ISLAMABAD: The government appears to have made up its mind to facilitate a new LNG terminal replacing an existing one for maintenance to avoid international litigation and probe reasons behind delayed decision-making in contract management and fix responsibility.
Informed sources told Dawn that based on deliberations of a meeting presided over by Prime Minister Imran Khan, the minister for law and justice would present a way forward to the Cabinet Committee on Energy (CCoE) at its meeting on Thursday.
The law minister has personally heard viewpoints of almost all stakeholders of the LNG supply chain, including public and private sector entities, on the subject, examined the LNG supply agreements (LSAs) and related matters and a detailed position would be placed before the CCoE.
The CCoE meeting to be presided over by Planning and Development Minister Asad Umar would take up two major issues — updates on LNG terminals and North-South Gas Pipeline project — besides reviewing implementation status of closure of some old power plants and a report on the LPG situation.
“There has been exchange of more than 60 letters between the parties — Sui Southern Gas Company Limited ((SSGCL) and Engro Elengy Terminal Limited (EETL) — on dry docking of the Floating Storage & Regasification Unit (FSRU), since January 2019,” a senior official said.
Obviously, somebody or some people have been sleeping on it that needs to be explained and the persons identified. Also, someone has to answer if Qatar was not closed due to Covid-19 where Exquisite FSRU of US firm Accelerate was to be inspected and repaired, then who was responsible for ensuring the terminal to leave Port Qasim.
No official word came out of the meeting held at the Prime Minister Office, but officials said the relevant ministries were asked to investigate these matters and take them to a logical conclusion. It was felt that contract management and enforcement weaknesses should be addressed on a permanent basis.
Informed sources said a couple of SSGCL officials, who were opposed to dry docking of FSRU Exquisite on June 29, had already been sidelined.
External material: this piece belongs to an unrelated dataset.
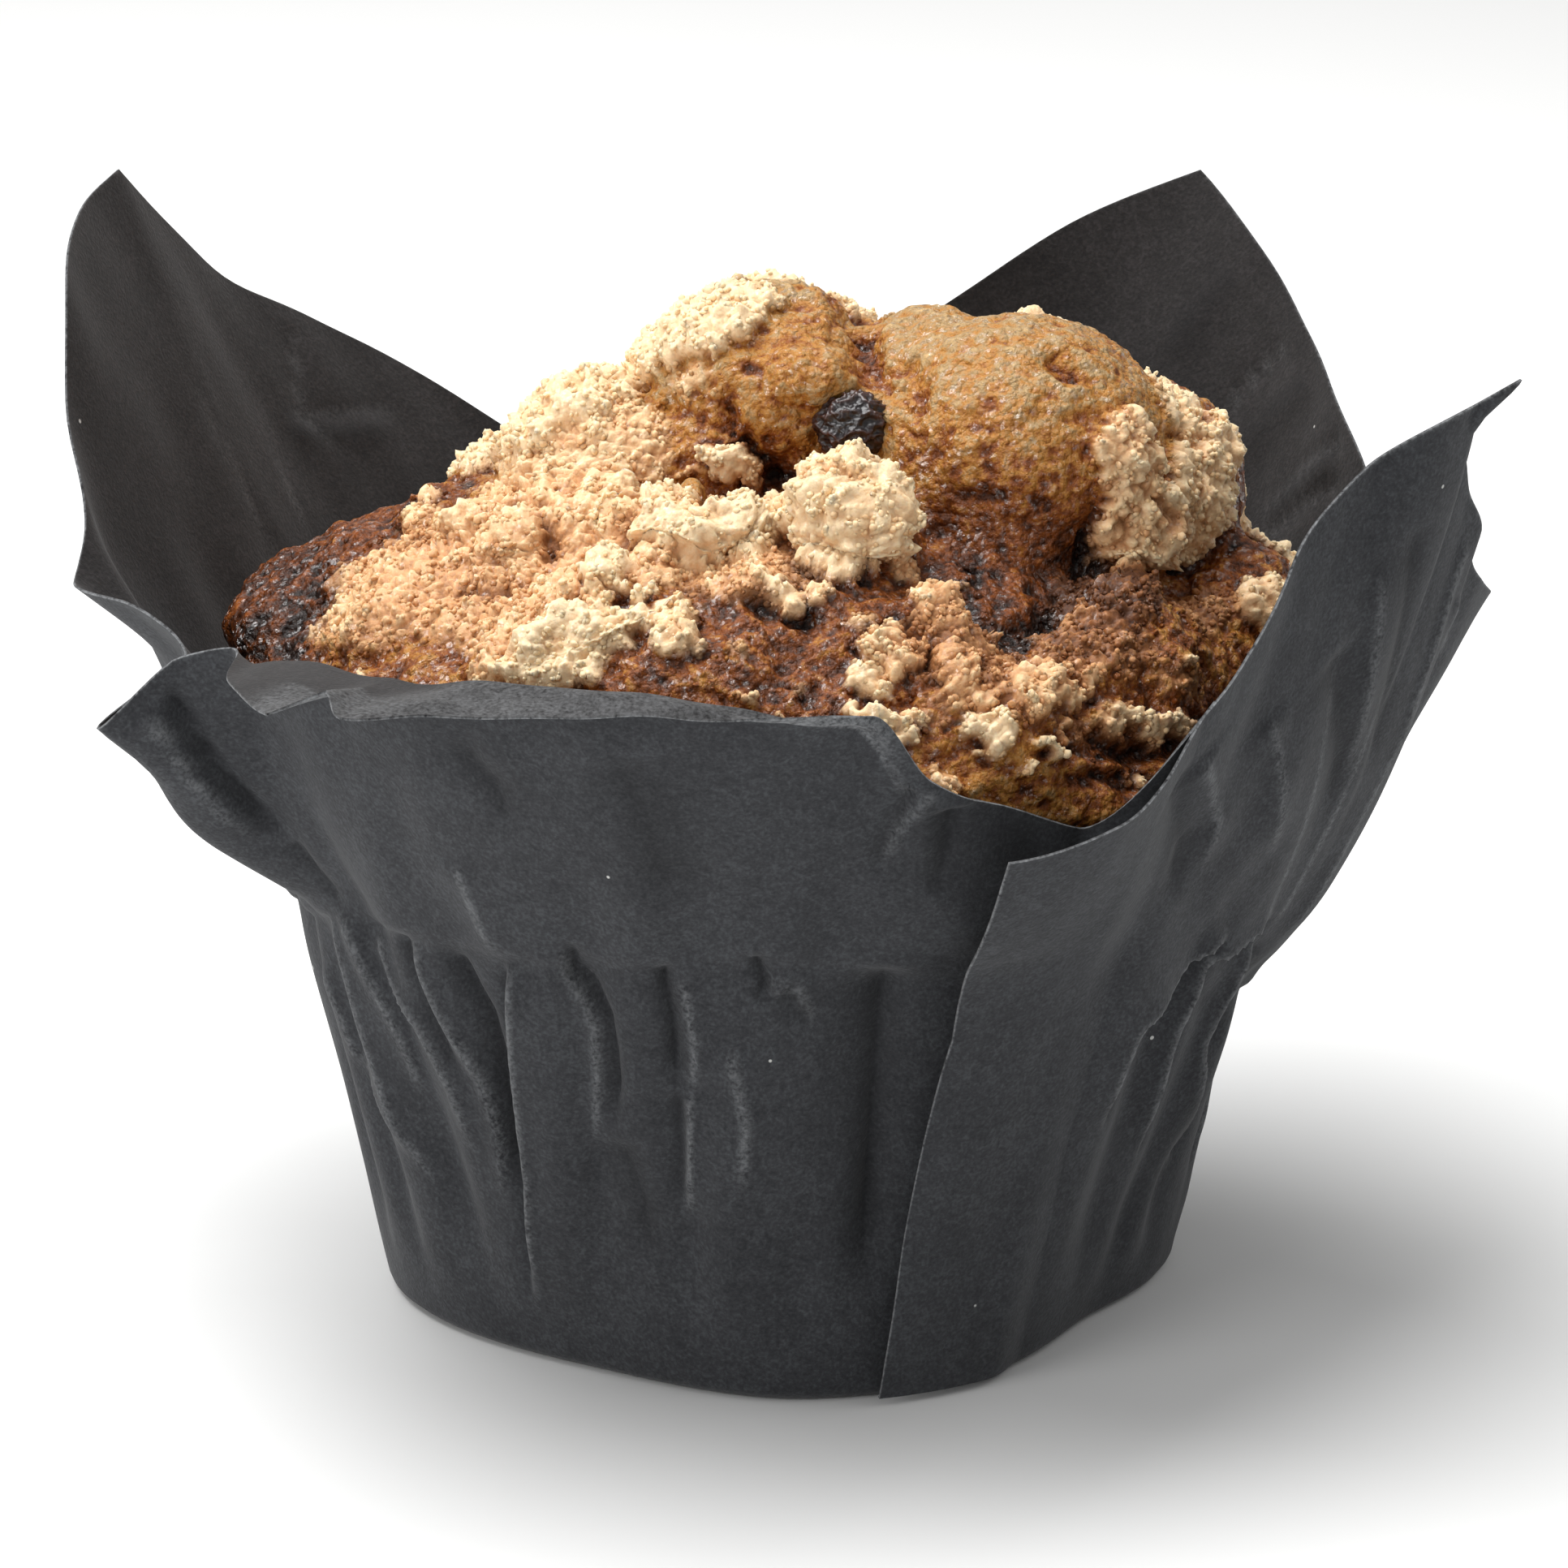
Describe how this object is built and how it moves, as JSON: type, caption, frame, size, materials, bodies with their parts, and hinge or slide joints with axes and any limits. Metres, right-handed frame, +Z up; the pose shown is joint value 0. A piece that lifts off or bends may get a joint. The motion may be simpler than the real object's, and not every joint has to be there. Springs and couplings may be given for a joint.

The officials said the maritime affairs ministry was opposed to dry docking of Exquisite for being demanded for preventive reasons and should be delayed until August when demand is to come down in Ashura holidays. However, it contended that immediate release could only be allowed for corrective or emergency reason, which was not the case.
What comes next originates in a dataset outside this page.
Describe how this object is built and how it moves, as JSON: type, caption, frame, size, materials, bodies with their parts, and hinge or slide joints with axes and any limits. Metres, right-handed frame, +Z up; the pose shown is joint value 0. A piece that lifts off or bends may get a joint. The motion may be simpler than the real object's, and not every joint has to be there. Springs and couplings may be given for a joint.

However, it was also noted that inspectors of Class Society had done in situ inspection of FSRU in March this year and concluded that it was not possible to delay it beyond July 10 and only then the US firm and Engro had given a panic call to SSGCL on March 30.
The Petroleum Division is reported to have explained that it had been left with the worst case scenario to deal with an eventuality but it also has to be kept in mind that expiry of the certification of FSRU, non-availability of its insurance or refusal of any incoming LNG ship to be unloaded at the terminal could also have serious consequences. It also has to be examined in totality as if all these questions are to be addressed at the International Court of Arbitration and what could be the possible outcomes, it was advised.
It had also been put on record that the Port Qasim Authority (PQA) had already allowed Engro on June 16 to replace the existing terminal with new one. LNG pumping during this period would remain completely shut for two days and then gradually build up to 92 per cent on the 7th day i.e. July 5.
The officials said that while the Power Division mentioned lower than required gas supplies, the Petroleum Division questioned the backup plan for power generation for 15pc shortfall in gas supplies for only two days. It was reported that 600 million cubic feet per day gas would not be available for just two days out of 3,800mmcfd of total gas supplies, but there was no arrangement in place to run 13 furnace oil-based plants being paid capacity payments.
The authorities were asked to move quickly and plan to minimise loadshedding till July 8-9 until dip in Tarbela power generation gets back to normal.
The Petroleum Division said it could not provide less than 350mmcfd LNG to three major power plants to avoid liquidity damages as firm demand from the power sector was 500mmcfd and the division was providing 700mmcfd to power plants even though requirement may be higher.
The sources said furnace oil and diesel arrangements were in place to make up for the shortfall over the next few days and no further imports may be required in the short run as per the power sector’s demand projections.